▽
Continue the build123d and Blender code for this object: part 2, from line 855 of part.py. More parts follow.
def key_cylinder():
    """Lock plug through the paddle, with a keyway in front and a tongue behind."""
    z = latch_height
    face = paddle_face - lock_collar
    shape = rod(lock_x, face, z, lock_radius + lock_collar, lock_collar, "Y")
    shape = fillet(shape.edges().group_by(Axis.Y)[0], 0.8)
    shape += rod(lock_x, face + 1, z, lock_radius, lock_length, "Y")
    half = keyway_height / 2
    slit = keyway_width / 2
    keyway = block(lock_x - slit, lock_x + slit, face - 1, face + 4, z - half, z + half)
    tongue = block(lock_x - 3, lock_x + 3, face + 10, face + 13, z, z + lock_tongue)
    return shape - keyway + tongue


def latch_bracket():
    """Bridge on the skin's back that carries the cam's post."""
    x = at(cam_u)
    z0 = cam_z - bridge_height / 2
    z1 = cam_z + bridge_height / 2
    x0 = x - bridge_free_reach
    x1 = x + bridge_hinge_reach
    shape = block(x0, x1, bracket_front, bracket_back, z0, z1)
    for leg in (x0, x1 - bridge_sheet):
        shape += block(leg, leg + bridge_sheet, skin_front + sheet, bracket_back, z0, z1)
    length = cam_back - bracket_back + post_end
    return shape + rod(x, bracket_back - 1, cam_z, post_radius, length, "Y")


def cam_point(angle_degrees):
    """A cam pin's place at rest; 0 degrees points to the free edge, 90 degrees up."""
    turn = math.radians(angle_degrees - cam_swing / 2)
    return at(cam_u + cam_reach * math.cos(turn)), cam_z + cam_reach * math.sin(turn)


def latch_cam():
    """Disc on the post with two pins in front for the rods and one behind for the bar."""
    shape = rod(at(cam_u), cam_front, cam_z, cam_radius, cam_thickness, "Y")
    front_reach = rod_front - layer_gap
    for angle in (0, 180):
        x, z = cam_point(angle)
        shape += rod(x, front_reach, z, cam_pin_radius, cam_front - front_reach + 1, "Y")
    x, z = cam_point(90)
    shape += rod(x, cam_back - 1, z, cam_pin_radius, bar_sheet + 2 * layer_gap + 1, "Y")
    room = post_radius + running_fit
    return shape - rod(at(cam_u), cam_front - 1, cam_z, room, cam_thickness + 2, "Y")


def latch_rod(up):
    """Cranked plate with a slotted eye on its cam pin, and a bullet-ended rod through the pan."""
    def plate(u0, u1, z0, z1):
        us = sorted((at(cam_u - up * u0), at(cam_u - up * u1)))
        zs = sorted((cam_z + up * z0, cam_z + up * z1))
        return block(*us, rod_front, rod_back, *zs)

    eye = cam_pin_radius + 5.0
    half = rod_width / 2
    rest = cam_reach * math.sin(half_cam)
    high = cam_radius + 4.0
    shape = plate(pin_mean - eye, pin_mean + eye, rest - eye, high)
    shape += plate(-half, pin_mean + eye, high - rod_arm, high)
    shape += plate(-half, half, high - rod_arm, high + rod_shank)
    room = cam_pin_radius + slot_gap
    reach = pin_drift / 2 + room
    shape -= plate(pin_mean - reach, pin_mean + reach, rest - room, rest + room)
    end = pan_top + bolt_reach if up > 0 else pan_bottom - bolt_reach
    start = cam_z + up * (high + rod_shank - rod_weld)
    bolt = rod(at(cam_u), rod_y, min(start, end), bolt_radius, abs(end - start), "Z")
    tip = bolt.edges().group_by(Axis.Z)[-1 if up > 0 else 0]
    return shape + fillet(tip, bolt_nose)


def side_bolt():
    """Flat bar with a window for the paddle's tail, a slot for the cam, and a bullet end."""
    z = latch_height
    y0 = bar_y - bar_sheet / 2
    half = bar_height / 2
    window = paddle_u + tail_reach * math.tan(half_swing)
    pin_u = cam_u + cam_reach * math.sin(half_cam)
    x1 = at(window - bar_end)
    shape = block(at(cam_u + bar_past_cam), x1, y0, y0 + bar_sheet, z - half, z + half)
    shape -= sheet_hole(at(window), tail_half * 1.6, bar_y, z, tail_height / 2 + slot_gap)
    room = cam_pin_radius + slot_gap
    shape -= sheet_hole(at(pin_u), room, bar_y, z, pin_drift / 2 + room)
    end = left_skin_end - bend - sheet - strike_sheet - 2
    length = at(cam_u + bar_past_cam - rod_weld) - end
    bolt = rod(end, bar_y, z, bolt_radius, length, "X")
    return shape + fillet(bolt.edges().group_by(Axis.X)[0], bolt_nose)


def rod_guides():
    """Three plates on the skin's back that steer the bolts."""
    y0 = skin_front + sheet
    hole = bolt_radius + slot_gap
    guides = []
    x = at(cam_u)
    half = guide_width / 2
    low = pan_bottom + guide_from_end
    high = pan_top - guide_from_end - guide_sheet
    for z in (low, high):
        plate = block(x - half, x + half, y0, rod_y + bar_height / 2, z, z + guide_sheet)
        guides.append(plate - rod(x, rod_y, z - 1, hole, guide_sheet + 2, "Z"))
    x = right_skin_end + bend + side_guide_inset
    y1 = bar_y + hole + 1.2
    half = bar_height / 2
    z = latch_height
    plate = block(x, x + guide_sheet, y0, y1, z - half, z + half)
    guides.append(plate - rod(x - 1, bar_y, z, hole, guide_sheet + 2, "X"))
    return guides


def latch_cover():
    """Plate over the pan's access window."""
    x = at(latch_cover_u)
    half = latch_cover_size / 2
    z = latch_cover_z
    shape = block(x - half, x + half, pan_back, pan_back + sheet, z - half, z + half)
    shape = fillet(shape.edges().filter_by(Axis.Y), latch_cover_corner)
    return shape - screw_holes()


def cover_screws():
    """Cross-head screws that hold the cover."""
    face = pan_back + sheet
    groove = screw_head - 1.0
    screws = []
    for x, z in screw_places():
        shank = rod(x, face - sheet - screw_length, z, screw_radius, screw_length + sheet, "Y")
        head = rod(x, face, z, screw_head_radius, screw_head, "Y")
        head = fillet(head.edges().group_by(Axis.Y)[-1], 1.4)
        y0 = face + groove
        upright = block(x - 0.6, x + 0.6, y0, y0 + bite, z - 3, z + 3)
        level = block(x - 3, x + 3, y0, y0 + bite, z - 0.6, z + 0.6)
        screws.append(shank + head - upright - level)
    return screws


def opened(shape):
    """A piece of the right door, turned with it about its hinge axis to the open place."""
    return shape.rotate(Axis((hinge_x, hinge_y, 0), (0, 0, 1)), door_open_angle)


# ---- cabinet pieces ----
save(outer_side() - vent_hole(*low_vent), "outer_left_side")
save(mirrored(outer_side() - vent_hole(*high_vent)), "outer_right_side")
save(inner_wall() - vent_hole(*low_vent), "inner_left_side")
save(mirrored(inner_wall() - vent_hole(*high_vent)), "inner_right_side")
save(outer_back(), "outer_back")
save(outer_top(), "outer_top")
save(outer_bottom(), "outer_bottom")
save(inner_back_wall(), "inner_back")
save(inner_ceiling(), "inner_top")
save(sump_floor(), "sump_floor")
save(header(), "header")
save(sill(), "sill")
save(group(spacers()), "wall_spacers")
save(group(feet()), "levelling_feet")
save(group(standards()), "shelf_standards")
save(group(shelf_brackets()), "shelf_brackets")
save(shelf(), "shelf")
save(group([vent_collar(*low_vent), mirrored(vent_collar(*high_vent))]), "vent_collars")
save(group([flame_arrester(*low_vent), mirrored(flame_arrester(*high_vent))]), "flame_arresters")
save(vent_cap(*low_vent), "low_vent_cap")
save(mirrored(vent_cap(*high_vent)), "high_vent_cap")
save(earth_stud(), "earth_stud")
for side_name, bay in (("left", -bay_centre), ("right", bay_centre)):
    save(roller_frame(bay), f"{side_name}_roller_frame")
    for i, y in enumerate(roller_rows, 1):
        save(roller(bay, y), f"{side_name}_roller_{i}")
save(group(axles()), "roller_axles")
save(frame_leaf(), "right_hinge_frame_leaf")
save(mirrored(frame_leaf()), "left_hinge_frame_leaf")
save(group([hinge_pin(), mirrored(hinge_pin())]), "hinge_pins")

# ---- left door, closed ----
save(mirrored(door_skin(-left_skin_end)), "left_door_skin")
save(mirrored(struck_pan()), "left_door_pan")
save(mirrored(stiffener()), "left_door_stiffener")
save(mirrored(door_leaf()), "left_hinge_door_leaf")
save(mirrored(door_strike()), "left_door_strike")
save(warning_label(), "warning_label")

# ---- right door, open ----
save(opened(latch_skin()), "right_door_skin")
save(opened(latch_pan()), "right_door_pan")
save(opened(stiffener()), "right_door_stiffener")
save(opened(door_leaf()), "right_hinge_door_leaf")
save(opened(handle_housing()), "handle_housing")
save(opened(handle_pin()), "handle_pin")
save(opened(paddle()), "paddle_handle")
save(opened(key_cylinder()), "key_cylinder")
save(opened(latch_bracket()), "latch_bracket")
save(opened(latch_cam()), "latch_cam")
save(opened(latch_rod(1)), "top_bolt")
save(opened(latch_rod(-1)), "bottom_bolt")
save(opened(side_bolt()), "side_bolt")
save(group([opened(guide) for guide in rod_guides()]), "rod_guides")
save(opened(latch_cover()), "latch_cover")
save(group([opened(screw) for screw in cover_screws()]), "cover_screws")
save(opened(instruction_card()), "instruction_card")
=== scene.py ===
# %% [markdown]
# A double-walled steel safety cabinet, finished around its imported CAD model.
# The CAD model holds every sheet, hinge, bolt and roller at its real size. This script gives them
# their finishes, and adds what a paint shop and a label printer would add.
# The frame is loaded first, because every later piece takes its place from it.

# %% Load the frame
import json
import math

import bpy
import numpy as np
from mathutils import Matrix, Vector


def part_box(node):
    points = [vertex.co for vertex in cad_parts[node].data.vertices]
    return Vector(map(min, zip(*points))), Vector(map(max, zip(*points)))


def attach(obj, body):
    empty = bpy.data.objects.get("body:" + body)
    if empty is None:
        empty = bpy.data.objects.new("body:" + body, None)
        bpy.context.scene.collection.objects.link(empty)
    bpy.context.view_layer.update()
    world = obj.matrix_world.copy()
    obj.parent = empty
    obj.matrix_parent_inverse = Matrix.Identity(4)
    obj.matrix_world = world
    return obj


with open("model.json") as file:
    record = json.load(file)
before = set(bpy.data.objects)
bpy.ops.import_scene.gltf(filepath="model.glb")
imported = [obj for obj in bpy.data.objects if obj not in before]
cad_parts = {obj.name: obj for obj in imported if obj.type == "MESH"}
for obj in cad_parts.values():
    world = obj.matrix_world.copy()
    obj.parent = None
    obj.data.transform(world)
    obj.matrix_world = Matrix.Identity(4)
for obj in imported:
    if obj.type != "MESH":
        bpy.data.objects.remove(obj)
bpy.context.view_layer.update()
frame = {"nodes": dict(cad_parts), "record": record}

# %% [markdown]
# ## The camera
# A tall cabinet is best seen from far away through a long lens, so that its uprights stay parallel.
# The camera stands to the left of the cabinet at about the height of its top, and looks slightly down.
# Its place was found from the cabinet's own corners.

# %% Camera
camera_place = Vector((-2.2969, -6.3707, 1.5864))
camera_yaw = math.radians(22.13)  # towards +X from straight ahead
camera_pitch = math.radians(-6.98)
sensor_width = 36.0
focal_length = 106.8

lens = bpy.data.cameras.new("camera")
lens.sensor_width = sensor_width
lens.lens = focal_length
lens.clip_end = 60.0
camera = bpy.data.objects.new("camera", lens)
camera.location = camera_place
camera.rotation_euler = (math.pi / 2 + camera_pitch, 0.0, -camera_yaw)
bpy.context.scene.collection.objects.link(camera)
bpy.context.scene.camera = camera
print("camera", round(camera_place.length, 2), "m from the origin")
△
§ Task brief
Answer with a single number: the count of lines holding the word "type".

§ Final result
2